Eunice’s husband was a congressman many years ago. One night he’s brought in for questioning. Not only is he never returned, but the government claims he was never arrested in the first place. Of course, they say the same about Eunice, who after asking too many questions spent days being held in a dark cell without charges, before being released without apology or explanation. The regime insists none of this ever happened, and “I’m Still Here” follows our feisty heroine’s decades-long fight for accountability, battling a Kafkaesque bureaucracy to get them to admit something, anything. Through it all, she’s still got five kids to raise and somebody’s got to cook dinner and take out the garbage. Life goes on.
Having grown up watching urgent, white-knuckle political potboilers like Costa-Gavras’ 1982 “Missing,” which seemed to be on HBO every 10 minutes when I was a kid, the subdued heart rate of “I’m Still Here” threw me when I first saw the movie at last fall’s New York Film Festival. The 68-year-old Salles is of a specific arthouse temperament, the kind of soothing, senior-skewing international pictures that local film friends and I used to call “West Newton movies.” You know the type: pretty scenery, soft string music and a tinkly piano. A lot of time they’re about an old person and a little kid, like Salles’ 1998 Oscar nominee “Central Station.”
He had a huge hit with 2004’s “The Motorcycle Diaries,” which somehow avoided politics while being about the young Che Guevara. In 2012, Salles directed a bafflingly inert adaptation of Jack Kerouac’s “On the Road,” and I still think there should be some sort of tribunal investigating how he made such a boring movie out of that book. “I’m Still Here” isn’t as tedious as those two pictures, mostly thanks to Torres’ stellar performance as Eunice, seething with quiet dignity and purpose. She’s mad as hell, but she’s also pragmatic enough to know that blowing her stack or falling apart won’t be any help to her kids.
She shields them from what’s really going on and turns her attention to practical matters. (“We don’t talk about it here,” one sister explains to another.) It’s only in brief interludes — like at a restaurant where Eunice watches families dining together the way hers never will again — that Torres allows us to glimpse the full scale of the character’s heartbreak. The rest of the time there’s too much work to do. Life goes on.

And it keeps going.
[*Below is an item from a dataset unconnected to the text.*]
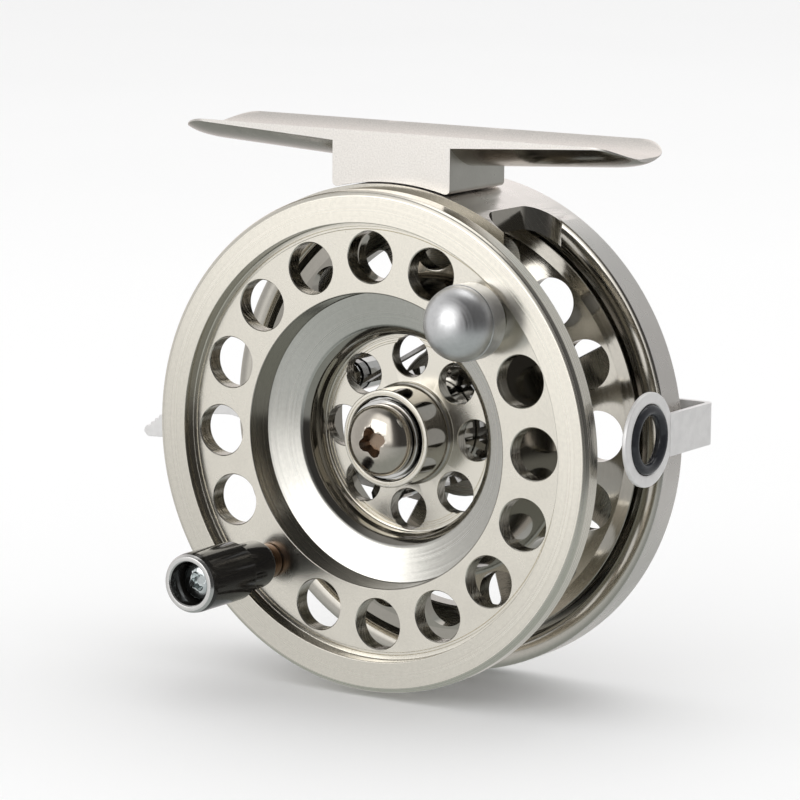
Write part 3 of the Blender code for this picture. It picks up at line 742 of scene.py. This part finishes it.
def make_counterweight():
    centre = middle("counterweight")
    outline = [(0.0, -7.2)]
    outline += [(4.42 * sin(radians(a)), -3.6 - 3.6 * cos(radians(a))) for a in range(5, 86, 5)]
    outline += [(4.42, -3.5), (4.5, -3.42, 0.04), (4.5, -0.75, 0.2), (3.9, -0.5, 0.2), (3.0, -0.3, 0.1)]
    outline += [(3.0, 1.55, 0.1), (1.4, 1.55), (1.4, 3.75, 0.1), (0.0, 3.75)]
    turned_piece("counterweight_dome", outline, "spool", ["counterweight"], dome_paint,
                 centre=centre)


def make_handle():
    """The black sleeve with its bare tip, the post it turns on and the screw in its mouth."""
    centre = HANDLE.x / MM, HANDLE.z / MM
    sleeve = [(1.8, -11.2, 0.1), (2.38, -11.3, 0.1), (2.45, -13.9, 0.2), (2.6, -14.95, 0.06)]
    sleeve += [(2.75, -15.1, 0.05), (3.25, -15.1, 0.12), (3.5, -14.7, 0.15), (3.6, -14.0, 0.3)]
    sleeve += [(3.56, -6.0, 0.12), (3.04, -5.65, 0.1), (2.88, -1.0, 0.5), (2.4, -0.2, 0.3)]
    sleeve += [(1.8, -0.2, 0.1)]
    piece = new_object("sleeve_shell", lathe(rounded(sleeve), MEDIUM), place(centre[0], 0, centre[1]))
    piece.data.materials.append(sleeve_paint)
    piece.data.materials.append(tip_paint)
    paint_faces(piece, lambda radius, depth, normal: 1 if depth < -14.8 else 0)
    finish_piece(piece, "handle_sleeve", ["handle_sleeve"], sleeve_paint)
    post = [(0.0, -7.0), (0.95, -7.0), (0.95, -11.0), (1.6, -11.0), (1.6, 0.1), (2.15, 0.3, 0.15)]
    post += [(2.15, 1.55, 0.1)]
    post += [(1.4, 1.55), (1.4, 3.75, 0.1), (0.0, 3.75)]
    # The post's collar shows on the ring face; its very dark brown is brass darkened to a painted shadow
    # of the handle
    turned_piece("handle_pin", post, "spool", ["handle_post"], brass_shadow_paint, centre=centre)
    screw = [(0.0, -13.25)] + [(2.28 * sin(radians(a)), -12.6 - 0.65 * cos(radians(a)))
                               for a in range(15, 90, 15)]
    screw += [(2.28, -11.5, 0.1), (0.85, -11.5), (0.85, -7.5), (0.0, -7.5)]
    turned_piece("handle_screw_head", screw, "spool", ["handle_screw"], zinc_paint,
                 SMALL, centre, cross(0.85, 2.8, -13.6, -12.3, radians(24)))


# ---------------------------------------------------------------- line guide

GUIDE_X = 33.0
GUIDE_DEPTH = 8.8
GUIDE_HEIGHT = 2.65


def turned_on_x(outline, steps):
    """Turn an (x offset, radius) outline about the guide's axis; the origin is its centre."""
    bm = bmesh.new()
    rows = []
    for x, radius in outline:
        rows.append([bm.verts.new((x * MM, y * MM, z * MM)) for y, z in
                     (polar(radius, 2 * pi * step / steps) for step in range(steps))])
    for first, second in zip(rows, rows[1:] + rows[:1]):
        for step in range(steps):
            after = (step + 1) % steps
            bm.faces.new((first[step], first[after], second[after], second[step]))
    return bm


def make_guide():
    """A flange on a bent strip round the frame's edge, its pad, ring and two screws."""
    centre = place(GUIDE_X, GUIDE_DEPTH, GUIDE_HEIGHT)
    flange = [(-0.3, 4.2, 0.1), (-0.3, 5.55, 0.15), (0.3, 5.55, 0.15), (0.3, 4.35, 0.1), (0.22, 4.2, 0.03)]
    bracket = new_object("guide_flange", turned_on_x(rounded(flange), MEDIUM), centre)
    thick, outside, back, bend = 0.7, 0.35, 24.5 - GUIDE_DEPTH, 1.1
    low, high = -GUIDE_HEIGHT, 5.0 - GUIDE_HEIGHT
    path = [(outside, 4.9), (outside, back, bend), (23.6 - GUIDE_X, back)]
    path += [(23.6 - GUIDE_X, back - thick), (outside - thick, back - thick, bend - 0.5)]
    path += [(outside - thick, 4.9)]
    points = rounded(path)
    combine(bracket, layers([[(x, y, z) for x, y in points] for z in (low, high)]), "UNION")
    shift = Matrix.Translation((-GUIDE_X * MM, -GUIDE_DEPTH * MM, -GUIDE_HEIGHT * MM))
    pad = [(23.4, -4.4, 0.3), (27.25, -4.4, 0.8), (27.25, 8.85, 0.8), (23.4, 8.85, 0.3)]
    plate = prism(rounded(pad), 23.82, 24.48)
    bmesh.ops.transform(plate, matrix=shift, verts=plate.verts)
    combine(bracket, plate, "UNION")
    bevel(bracket, 0.12, 2, 40)
    finish_piece(bracket, "frame", ["guide_bracket"], sheet_paint)
    section = [(0.75 * sin(radians(a)), 3.45 + 0.69 * cos(radians(a))) for a in range(0, 360, 12)]
    ring = new_object("guide_ring_insert", turned_on_x(section, MEDIUM), centre)
    finish_piece(ring, "frame", ["guide_ring"], ceramic_paint)
    for node in ("guide_screw_lower", "guide_screw_upper"):
        outline = [(0.0, 25.95), (0.8, 25.85, 0.3), (1.7, 25.3, 0.2), (1.7, 24.7, 0.1), (0.85, 24.7),
                   (0.85, 21.3, 0.2), (0.0, 21.3)]
        turned_piece(node + "_head", outline, "frame", [node], nickel_paint, SMALL,
                     middle(node), cross(0.6, 2.1, 26.3, 25.3, radians(30)))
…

About two-thirds of the way through, “I’m Still Here” jumps ahead to 1996, followed by an epilogue that takes place in 2014. In the final sequence, Eunice is played by the great actress Fernanda Montenegro, Torres’ real-life mother. (In a neat full-circle bit of Oscar trivia, Montenegro’s work in Salles’ “Central Station” earned her the distinction of being the first Brazilian to receive an Academy Award nomination for Best Actress. Torres is the second.)
The steady, level-headed gaze of “I’m Still Here” is a valid approach, though never as dramatically satisfying as you might want it to be. Given the stakes and the circumstances, I couldn't help but find myself wishing for a little more in the way of emotional fireworks and explosions. Then again, I first saw the film back in October, back before the majority of Americans voted for a regime promising a lot of the same things the Paivas endured.
I watched it for a second time in the brief window between Trump’s illegal order to freeze federal funding for congressionally approved government grant programs and the next day’s confusing memo rescinding that order. What hit home this time was how well the film reflects the human capacity to prioritize and cook dinner and take out the garbage while in the midst of a constitutional crisis. After all, life goes on. Until it doesn’t.
“I’m Still Here” is now in theaters.